Our most recent focus has been guided group learning. Each of us explained how we have used guided learning in our lessons already, with the aim of sharing best practice and identifying areas for future development.
RP uses guided learning with her low-ability year 9 group, in their weekly reading lessons. She chooses to work with her “middle” students who may still stumble or lack confidence in their reading. They read in groups for about 20 minutes of the lesson, to encourage independence and equal participation. This works particularly well now that the students are established in a routine.
CS tends to put the lower-attaining students together as her guided group, since these students are usually more reluctant to perform in a group with more able dancers. She also differentiates by giving higher-attaining students a different task altogether. In P.E, higher attaining students may be used to coach other students, leaving the teacher to guide particular groups as needed.
IJ uses set groups in 10ES. This results in three groups of three being placed with an LSA each, and two remaining groups of 3 and 4 students. IJ works with the group of 4 students, who are the highest attaining, in order to challenge them further and give them more difficult tasks.
Finally, DB uses guided groups with 9ES. One of the merits of this approach is that it avoids the teacher ‘racing around’ to solve the queries of individual students. This is a particular feature of SEN groups that guided group learning can help to discourage.
After sharing our current practice, we reflected on the fact that higher ability groups as a whole don’t seem to currently benefit from guided groups – it is more likely that guided group learning is used within lower-ability classes or with lower-attaining students. We felt that there was an argument to be made for incorporating guided group learning with all classes, regardless of ability, since the ultimate aim of guided learning is reduced dependency on the teacher, and this is relevant to all students. We discussed the possibility of a rotational system, whereby the teacher works with a different group each lesson (on a weekly basis, for example). This would ensure that over time, all students in the class would benefit from quality discussion and increased teacher time.
Our top tips for guided group learning so far are:
- Build it into your lesson structure so that it becomes routine. The more the students are used to it, the more helpful it is likely to be in terms of progress.

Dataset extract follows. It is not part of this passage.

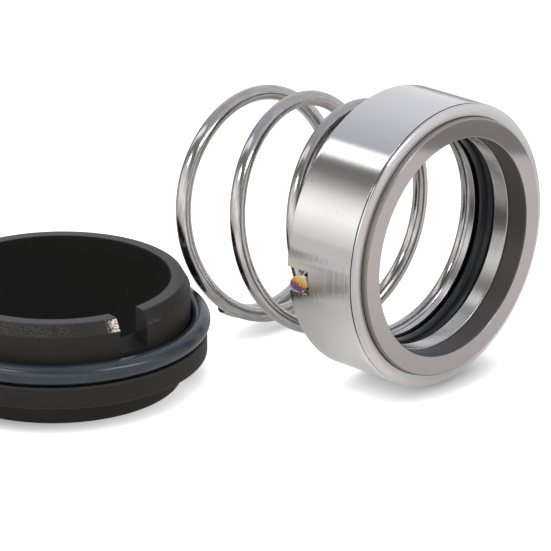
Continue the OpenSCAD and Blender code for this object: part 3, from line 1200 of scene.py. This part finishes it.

- Provide coping strategies for the students who are not in the guided group, so that they do not have to come and interrupt you when you are working with other students. For example, provide hint sheets, guidance cards, checklists, extension tasks. Encourage students to use techniques such as “Ask 3 B4 me” (ie. use your brain, your book or a buddy before asking the teacher for help).
- Display visual reminders of the task on the whiteboard, possibly with a timer, to keep the students on track.
- Build co-operative structures into your groups, so that each student is accountable and can make progress.
- Similarly, model good “group work” and set out clear expectations for your students.
- Ensure rigorous AFL opportunities throughout the lesson, for example through peer and self-assessment.
- Get feedback from your students on what they feel works well, and what could be improved.